Semua itu disebabkan oleh sistem kapitalisme yang cacat sejak lahir senantiasa membawa kerusakan dan kehancuran. Lantaran asasnya sekularisme yakni memisahkan agama dari kehidupan, yang berlawanan dengan fitrah beragama pada diri manusia. Tidak hanya cacat ide atau pemikiran, namun juga secara kasat mata gagal menyejahterakan manusia. Karakter tamak dan rakus ditopang dengan pilar kebebasan yang menghalalkan segala cara, menjadikan kekayaan hanya dikuasai oleh segelintir pemilik modal. Ide kebebasan inilah salah satu penyebab rusaknya tatanan kehidupan.

Hanya Khilafah Solusinya

Keterpurukan bangsa dan umat ini karena meninggalkan syariat Islam yang kafah (sempurna). Bagi yang menghendaki kebaikan negeri ini tentu akan memilih aturan atau sistem Islam yang berasal dari Allah Swt. Zat Yang Mahabijaksana lagi Mahatahu atas segala perkara.

Negara Islam atau khilafah dipimpin seorang khalifah, tegak di atas akidah Islam. Akidah Islam inilah yang mendorong masing-masing individu memiliki aspek ruhiyyah, yakni kesadaran akan hubungannya dengan Allah Swt. Merasa senantiasa diawasi dan meyakini semua amal perbuatan nantinya akan dimintai pertanggungjawaban oleh Allah Swt.

Oleh sebab itu seorang
khalifah yang dibaiat wajib menerapkan syariat Islam secara kafah (QS. al-Baqarah [2]: 208). Artinya menerapkan syariat Islam di seluruh aspek kehidupan, yakni ekonomi, pendidikan, kesehatan, sosial budaya, peradilan, politik dalam/luar negeri, dan lainnya.

Dalam sistem ekonomi Islam, melarang riba dalam bentuk apapun. Ancaman bagi pelaku sungguh tegas dan keras, termaktub dalam QS. al-Baqarah [2]: 275 dan 279) dan Hadis, dari Jabir ra, ia berkata: "Rasulullah saw. melaknat pemakan riba, pemberi riba, dua saksinya dan penulisnya." Dan Beliau bersabda, "Mereka semua sama (derajat dosanya)." (HR. Muslim)

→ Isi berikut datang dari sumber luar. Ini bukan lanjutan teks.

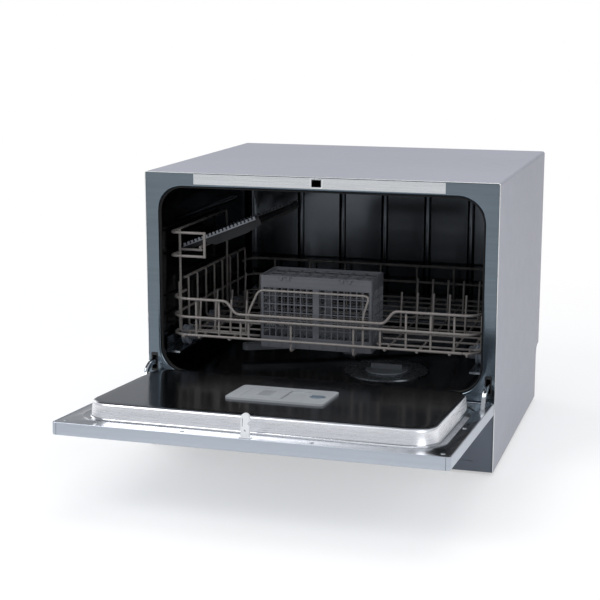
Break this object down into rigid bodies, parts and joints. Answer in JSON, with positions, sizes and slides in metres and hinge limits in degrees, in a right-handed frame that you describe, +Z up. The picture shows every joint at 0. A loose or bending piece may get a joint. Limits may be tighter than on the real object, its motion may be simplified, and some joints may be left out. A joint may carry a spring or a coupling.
{
  "type": "countertop dishwasher",
  "caption": "Countertop dishwasher with drop-down door, sliding wire rack on wheels, cutlery basket, folding cup shelf and spray arm.",
  "frame": {"origin": "centre of the footprint with the door open, at the bottom of the feet", "axes": "+Z up, the door opens towards -Y, X across the width"},
  "size_m": [0.55, 0.823, 0.438],
  "materials": {
    "painted_grey": "satin",
    "zinc_sheet": "satin",
    "base_plastic": "matte",
    "panel_plastic": "satin",
    "window": "gloss",
    "circuit": "satin",
    "stainless": "polished",
    "bright_strip": "brushed",
    "black_plastic": "satin",
    "gasket": "matte",
    "chrome": "polished",
    "pump_plastic": "matte",
    "white_plastic": "satin",
    "felt": "matte",
    "door_paint": "satin",
    "hook_plastic": "translucent",
    "dispenser_plastic": "satin",
    "rack_coating": "nylon coat over wire",
    "wheel_plastic": "satin",
    "shelf_plastic": "satin",
    "basket_plastic": "satin",
    "spray_plastic": "satin",
    "button_plastic": "satin"
  },
  "bodies": {
    "cabinet": {"outer_wrap": "painted_grey", "back_panel": "zinc_sheet", "service_panel": "zinc_sheet", "base_tray": "base_plastic", "front_control_panel": "panel_plastic", "display_window": "window", "control_board": "circuit", "front_frame": "stainless", "latch_trim": "bright_strip", "latch_housing": "black_plastic", "tub": "stainless", "door_gasket": "gasket", "rack_track_left": "stainless", "rack_track_right": "stainless", "hinge_brackets": "zinc_sheet", "hinge_pins": "chrome", "hinge_slot_bezels": "black_plastic", "filter_plate": "stainless", "spray_riser": "spray_plastic", "sump": "base_plastic", "wash_pump": "pump_plastic", "drain_pump": "pump_plastic", "water_heater": "zinc_sheet", "inlet_valve": "white_plastic", "drain_spigot": "white_plastic", "cord_gland": "black_plastic", "air_break_tank": "white_plastic", "sound_insulation": "felt", "feet": "gasket", "case_screws": "chrome"},
    "door": {"door_outer_panel": "door_paint", "door_liner": "stainless", "door_grip": "black_plastic", "latch_hook": "hook_plastic", "hinge_arms": "chrome", "dispenser_body": "dispenser_plastic"},
    "dispenser_lid": {"dispenser_lid": "dispenser_plastic"},
    "rinse_aid_cap": {"rinse_aid_cap": "dispenser_plastic"},
    "rack": {"rack_floor": "rack_coating", "rack_front": "rack_coating", "rack_rear": "rack_coating", "rack_side_left": "rack_coating", "rack_side_right": "rack_coating", "rack_tines": "rack_coating", "cup_guard": "rack_coating", "wheel_clips": "wheel_plastic"},
    "cup_shelf": {"cup_shelf": "shelf_plastic"},
    "cutlery_basket": {"cutlery_basket": "basket_plastic", "cutlery_basket_grid": "basket_plastic"},
    "spray_arm": {"spray_arm": "spray_plastic"},
    "filter_cup": {"filter_cup": "spray_plastic"},
    "button_power": {"button_power": "button_plastic"},
    "button_program": {"button_program": "button_plastic"},
    "button_start": {"button_start": "button_plastic"},
    "wheel_front_left": {"wheel_front_left": "wheel_plastic"},
    "wheel_front_right": {"wheel_front_right": "wheel_plastic"},
    "wheel_middle_left": {"wheel_middle_left": "wheel_plastic"},
    "wheel_middle_right": {"wheel_middle_right": "wheel_plastic"},
    "wheel_rear_left": {"wheel_rear_left": "wheel_plastic"},
    "wheel_rear_right": {"wheel_rear_right": "wheel_plastic"}
  },
  "joints": [
    {"name": "door_hinge", "type": "hinge", "parent": "cabinet", "child": "door", "pos_m": [0, -0.07953, 0.104], "axis": [-1, 0, 0], "range_deg": [0, 86.5]},
    {"name": "rack_slide", "type": "slide", "parent": "cabinet", "child": "rack", "axis": [0, 1, 0], "range_m": [-0.318, 0]},
    {"name": "wheel_front_left_spin", "type": "hinge", "parent": "rack", "child": "wheel_front_left", "pos_m": [-0.2385, 0.00847, 0.1663], "axis": [1, 0, 0], "continuous": true},
    {"name": "wheel_front_right_spin", "type": "hinge", "parent": "rack", "child": "wheel_front_right", "pos_m": [0.2385, 0.00847, 0.1663], "axis": [1, 0, 0], "continuous": true},
    {"name": "wheel_middle_left_spin", "type": "hinge", "parent": "rack", "child": "wheel_middle_left", "pos_m": [-0.2385, 0.12946, 0.1663], "axis": [1, 0, 0], "continuous": true},
    {"name": "wheel_middle_right_spin", "type": "hinge", "parent": "rack", "child": "wheel_middle_right", "pos_m": [0.2385, 0.12946, 0.1663], "axis": [1, 0, 0], "continuous": true},
    {"name": "wheel_rear_left_spin", "type": "hinge", "parent": "rack", "child": "wheel_rear_left", "pos_m": [-0.2385, 0.25046, 0.1663], "axis": [1, 0, 0], "continuous": true},
    {"name": "wheel_rear_right_spin", "type": "hinge", "parent": "rack", "child": "wheel_rear_right", "pos_m": [0.2385, 0.25046, 0.1663], "axis": [1, 0, 0], "continuous": true},
    {"name": "cup_shelf_fold", "type": "hinge", "parent": "rack", "child": "cup_shelf", "pos_m": [-0.2475, 0.09446, 0.302], "axis": [0, -1, 0], "range_deg": [0, 18]},
    {"name": "basket_lift", "type": "slide", "parent": "rack", "child": "cutlery_basket", "axis": [0, 0, 1], "range_m": [0, 0.1]},
    {"name": "spray_arm_spin", "type": "hinge", "parent": "cabinet", "child": "spray_arm", "pos_m": [0, 0.15246, 0.138], "axis": [0, 0, 1], "continuous": true},
    {"name": "filter_twist", "type": "hinge", "parent": "cabinet", "child": "filter_cup", "pos_m": [0.084, 0.04346, 0.12], "axis": [0, 0, 1], "range_deg": [0, 60]},
    {"name": "dispenser_lid_slide", "type": "slide", "parent": "door", "child": "dispenser_lid", "axis": [1, 0, 0], "range_m": [0, 0.03]},
    {"name": "rinse_aid_turn", "type": "hinge", "parent": "door", "child": "rinse_aid_cap", "pos_m": [0.052, -0.23829, 0.14557], "axis": [0, 0.061, 0.9981], "range_deg": [0, 90]},
    {"name": "button_power_press", "type": "slide", "parent": "cabinet", "child": "button_power", "axis": [0, 1, 0], "range_m": [0, 0.0015], "stiffness_N_per_m": 300},
    {"name": "button_program_press", "type": "slide", "parent": "cabinet", "child": "button_program", "axis": [0, 1, 0], "range_m": [0, 0.0015], "stiffness_N_per_m": 300},
    {"name": "button_start_press", "type": "slide", "parent": "cabinet", "child": "button_start", "axis": [0, 1, 0], "range_m": [0, 0.0015], "stiffness_N_per_m": 300}
  ],
  "couplings": [
    {"joint": "wheel_front_left_spin", "follows": "rack_slide", "rad_per_m": -64.516},
    {"joint": "wheel_front_right_spin", "follows": "rack_slide", "rad_per_m": -64.516},
    {"joint": "wheel_middle_left_spin", "follows": "rack_slide", "rad_per_m": -64.516},
    {"joint": "wheel_middle_right_spin", "follows": "rack_slide", "rad_per_m": -64.516},
    {"joint": "wheel_rear_left_spin", "follows": "rack_slide", "rad_per_m": -64.516},
    {"joint": "wheel_rear_right_spin", "follows": "rack_slide", "rad_per_m": -64.516}
  ]
}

Demikian pula politik dalam/luar negeri asas interaksinya diatur syariat. Antara lain:

Jika sebuah negara kafir sedang berperang secara nyata dengan umat Islam, maka asas interaksinya adalah interaksi perang. Tidak boleh ada perjanjian apa pun dengan negara kafir, seperti perjanjian politik (hubungan diplomasi), perjanjian ekonomi seperti ekspor-impor, kesepakatan percepatan penanganan pandemi dengan penjualan vaksin, dan lainnya. Perjanjian hanya boleh ada setelah adanya perdamaian.

Warga negaranya tidak diberi izin masuk ke dalam Negara Khilafah, kecuali jika dia datang untuk mempelajari Islam atau pindah menjadi dzimmi (perjanjian) dalam naungan Negara Khilafah.

Jika warga negara dari negara kafir ini tetap masuk ke Negara Khilafah, bukan untuk belajar Islam dan menjadi dzimmi, maka jiwa dan hartanya halal, yakni dia boleh dibunuh, atau dijadikan tawanan, dan hartanya boleh diambil. (An Nabhani, Asy-Syakhshiyah al-Islamiyyah, II,1990: 293)

Sebaliknya, jika negara sedang tidak berperang dengan umat Islam, maka Negara Khilafah boleh mengadakan perjanjian dengan negara kafir seperti tersebut. Misalnya: perjanjian dagang, perjanjian bertetangga baik, dan lainnya. Warga negaranya diberikan izin masuk ke Negara Khilafah untuk berdagang, rekreasi, berobat, belajar, dan lainnya.
Jiwa dan hartanya tidak halal bagi umat Islam.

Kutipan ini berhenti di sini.